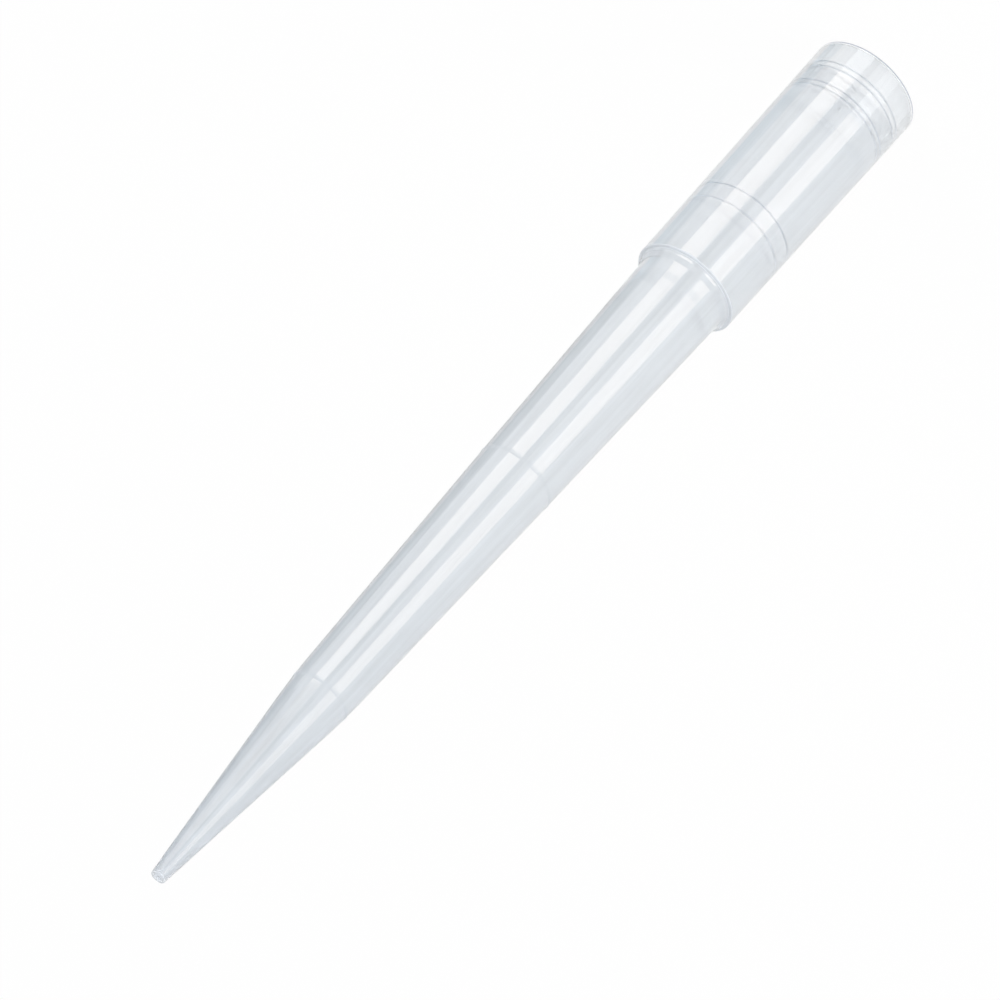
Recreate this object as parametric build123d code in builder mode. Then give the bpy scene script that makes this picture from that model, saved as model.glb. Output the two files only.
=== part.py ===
from build123d import *
import math
import os

# A long 1000 microlitre pipette tip, moulded in one piece from clear polypropylene.
# It stands on its open mouth: the origin is the centre of the mouth rim, and +Z runs
# along the axis to the orifice.  All sizes are in millimetres.

# Lengths along the axis, from the mouth to the orifice
collar_length = 23.7          # mouth rim to the ledge that hangs in a rack
upper_body_length = 21.6      # ledge to the 500 microlitre ring
lower_body_length = 23.8      # 500 to the 100 microlitre ring
nozzle_length = 18.9          # 100 microlitre ring to the orifice

# Mouth, and the band inside it that grips the pipette's nose cone
seal_diameter = 7.44
seal_length = 1.6
mouth_depth = 2.0             # plain counterbore inside the rim
mouth_clearance = 0.08        # radial, from the gripping band out to the counterbore
lead_in_length = 0.5          # chamfer from the counterbore to the gripping band
relief_clearance = 0.03       # radial, from the gripping band out to the socket
relief_length = 0.5

# Socket behind the gripping band
guide_depth = 16.2            # mouth rim to the start of the guide step
guide_length = 1.5
guide_step = 0.07             # radial
socket_draft = 1.25           # degrees
seat_length = 1.6             # chamfer that closes the socket down to the body's bore
seat_step = 0.078             # radial
seat_lead = 0.4               # the seat starts this far before the ledge

# Bore of the body and nozzle
upper_ring_bore = 5.39
lower_ring_bore = 3.98
orifice_diameter = 0.58

# Walls, measured square to the axis
rim_wall = 0.68
body_wall = 0.45
orifice_wall = 0.3

# Outside of the collar and its stepped ledge
collar_draft = 0.54           # degrees
step_width = 0.28             # radial, from the body out to the first step
step_land = 0.4               # straight part of the first step
step_slope = 0.25             # length of its sloped side

# Rounds, and the raised graduation rings
rim_round = 0.08
ledge_round = 0.06
step_round = 0.12
orifice_round = 0.1
nozzle_blend_radius = 60.0
ring_width = 0.5
ring_height = 0.03

# Stations along the axis
ledge_z = collar_length
upper_ring_z = ledge_z + upper_body_length
lower_ring_z = upper_ring_z + lower_body_length
orifice_z = lower_ring_z + nozzle_length
lead_in_z = mouth_depth + lead_in_length
seal_end_z = lead_in_z + seal_length
socket_z = seal_end_z + relief_length
guide_end_z = guide_depth + guide_length
seat_z = ledge_z - seat_lead
seat_end_z = seat_z + seat_length
step_land_z = ledge_z + step_land
body_z = step_land_z + step_slope

# Bore radii at those stations
seal_r = seal_diameter / 2
mouth_r = seal_r + mouth_clearance
socket_r = seal_r + relief_clearance
socket_taper = math.tan(math.radians(socket_draft))
guide_r = socket_r - (guide_depth - socket_z) * socket_taper
guide_end_r = guide_r - guide_step
seat_r = guide_end_r - (seat_z - guide_end_z) * socket_taper
bore_r = seat_r - seat_step
upper_ring_bore_r = upper_ring_bore / 2
lower_ring_bore_r = lower_ring_bore / 2
orifice_r = orifice_diameter / 2

# Outside radii at those stations
rim_r = mouth_r + rim_wall
ledge_r = rim_r - collar_length * math.tan(math.radians(collar_draft))
body_r = bore_r + body_wall
step_r = body_r + step_width
upper_ring_r = upper_ring_bore_r + body_wall
lower_ring_r = lower_ring_bore_r + body_wall
orifice_outer_r = orifice_r + orifice_wall

# The blend between body and nozzle shaves this much off the corner under the lower ring
body_angle = math.atan((upper_ring_r - lower_ring_r) / lower_body_length)
nozzle_angle = math.atan((lower_ring_r - orifice_outer_r) / nozzle_length)
blend_drop = nozzle_blend_radius * (1 / math.cos((nozzle_angle - body_angle) / 2) - 1)

os.makedirs("parts", exist_ok=True)


def corners(outline, points):
    """The outline's corners that lie at the given points."""
    return [outline.vertices().sort_by_distance(point)[0] for point in points]


with BuildPart() as pipette_tip:
    with BuildSketch(Plane.XZ) as section:
        with BuildLine():
            outside = Polyline(
                (rim_r, 0),
                (ledge_r, ledge_z),
                (step_r, ledge_z),
                (step_r, step_land_z),
                (body_r, body_z),
                (upper_ring_r, upper_ring_z),
                (lower_ring_r, lower_ring_z),
                (orifice_outer_r, orifice_z),
            )
            inside = Polyline(
                (orifice_r, orifice_z),
                (lower_ring_bore_r, lower_ring_z),
                (upper_ring_bore_r, upper_ring_z),
                (bore_r, seat_end_z),
                (seat_r, seat_z),
                (guide_end_r, guide_end_z),
                (guide_r, guide_depth),
                (socket_r, socket_z),
                (seal_r, seal_end_z),
                (seal_r, lead_in_z),
                (mouth_r, mouth_depth),
                (mouth_r, 0),
            )
            Line(outside @ 1, inside @ 0)
            Line(inside @ 1, outside @ 0)
        make_face()

        fillet(corners(section, [(rim_r, 0), (mouth_r, 0)]), radius=rim_round)
        fillet(corners(section, [(ledge_r, ledge_z)]), radius=ledge_round)
        fillet(corners(section, [(step_r, step_land_z), (body_r, body_z)]), radius=step_round)
        fillet(corners(section, [(lower_ring_r, lower_ring_z)]), radius=nozzle_blend_radius)
        fillet(corners(section, [(orifice_outer_r, orifice_z)]), radius=orifice_round)

        # A graduation ring is a low rounded bead whose foot is sunk into the wall
        for ring_r, ring_z in [
            (upper_ring_r, upper_ring_z),
            (lower_ring_r - blend_drop, lower_ring_z),
        ]:
            with BuildLine():
                bead = ThreePointArc(
                    (ring_r - ring_height, ring_z - ring_width / 2),
                    (ring_r + ring_height, ring_z),
                    (ring_r - ring_height, ring_z + ring_width / 2),
                )
                Polyline(
                    bead @ 1,
                    (ring_r - body_wall / 2, ring_z + ring_width / 2),
                    (ring_r - body_wall / 2, ring_z - ring_width / 2),
                    bead @ 0,
                )
            make_face()
    revolve(axis=Axis.Z)

pipette_tip.part.label = "pipette_tip"
export_step(pipette_tip.part, "parts/pipette_tip.step")

print(f"length {orifice_z:.2f}, rim diameter {2 * rim_r:.2f}, ledge diameter {2 * ledge_r:.2f}")
print(f"volume {pipette_tip.part.volume:.1f} mm3")
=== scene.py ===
import math
from collections import namedtuple

import bpy
from mathutils import Matrix, Vector


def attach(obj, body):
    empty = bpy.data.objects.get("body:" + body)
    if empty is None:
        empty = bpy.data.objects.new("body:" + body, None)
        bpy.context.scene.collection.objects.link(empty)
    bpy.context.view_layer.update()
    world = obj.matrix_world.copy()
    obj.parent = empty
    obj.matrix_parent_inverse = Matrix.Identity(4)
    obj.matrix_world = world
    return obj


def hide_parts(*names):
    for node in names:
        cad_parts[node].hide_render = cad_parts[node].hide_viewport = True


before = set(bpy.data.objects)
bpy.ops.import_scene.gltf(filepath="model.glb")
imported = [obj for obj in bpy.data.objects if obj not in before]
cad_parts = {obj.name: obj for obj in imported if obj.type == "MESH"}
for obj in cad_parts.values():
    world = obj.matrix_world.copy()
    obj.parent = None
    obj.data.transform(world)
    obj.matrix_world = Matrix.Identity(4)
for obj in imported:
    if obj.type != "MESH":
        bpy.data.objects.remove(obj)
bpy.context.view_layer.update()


# ---------------------------------------------------------------------------------------------
# The tip.  One thin-walled tube of clear polypropylene, injection moulded between a turned
# cavity and a long polished core pin, so its whole wall is one section spun about the axis.
# It stands on its open mouth, and the ledge, seats and graduation rings are in that section.
# ---------------------------------------------------------------------------------------------
MM = 0.001

collar_length = 23.7
upper_body_length = 21.6
lower_body_length = 23.8
nozzle_length = 18.9
upper_ring_z = collar_length + upper_body_length
lower_ring_z = upper_ring_z + lower_body_length
orifice_z = lower_ring_z + nozzle_length

rim_r = 4.47
ledge_r = 4.25
step_r = 3.957
body_r = 3.677
step_land_z = 24.1
body_z = 24.35
upper_ring_r = 3.145
lower_ring_r = 2.44
orifice_outer_r = 0.59
blend_half_length = 2.04
ring_half_width = 0.177
ring_height = 0.03
witness_z = 25.8
witness_half_width = 0.32
witness_matt = 0.7
ring_matt = 1.0
mark_fade = 1.05
clouded_length = 4.0
clouded_steps = 10
clouded_milk = 0.4
# How far the nozzle's end is greyed by painted shade
clouded_grey_shade = 0.7
lip_length = 0.15

corner_clearance = 0.03
edge_reach = 0.09
longest_step = 2.5

clear_skin = (0.957, 0.982, 1.0, 1)
collar_milk = (0.93, 0.958, 0.992, 1)
nozzle_milk = (0.785, 0.827, 0.88, 1)
# Colour of the painted shade lines along the wall's corners
edge_shade_colour = (0.34, 0.38, 0.46, 1)
# Grey of the painted shade on the ledge and toward the nozzle's end
grey_shade_colour = (0.7, 0.735, 0.78, 1)
seen_through = 0.45
# Share of painted grey shade past which the wall grows opaque
solid_grey_shade = 0.7
streak_dark = 0.92
streak_light = 1.06
skin_roughness = (0.03, 0.08)
milk_roughness = 0.4
nozzle_tone_start = 0.45
flow_scale = 2600
flow_stretch = 0.02
ripple_depth = 0.02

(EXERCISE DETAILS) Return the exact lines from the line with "revolve(axis=Axis.Z)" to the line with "obj.matrix_parent_inverse = Matrix.Identity(4)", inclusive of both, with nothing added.

(FINISHED EXERCISE)
    revolve(axis=Axis.Z)

pipette_tip.part.label = "pipette_tip"
export_step(pipette_tip.part, "parts/pipette_tip.step")

print(f"length {orifice_z:.2f}, rim diameter {2 * rim_r:.2f}, ledge diameter {2 * ledge_r:.2f}")
print(f"volume {pipette_tip.part.volume:.1f} mm3")
=== scene.py ===
import math
from collections import namedtuple

import bpy
from mathutils import Matrix, Vector


def attach(obj, body):
    empty = bpy.data.objects.get("body:" + body)
    if empty is None:
        empty = bpy.data.objects.new("body:" + body, None)
        bpy.context.scene.collection.objects.link(empty)
    bpy.context.view_layer.update()
    world = obj.matrix_world.copy()
    obj.parent = empty
    obj.matrix_parent_inverse = Matrix.Identity(4)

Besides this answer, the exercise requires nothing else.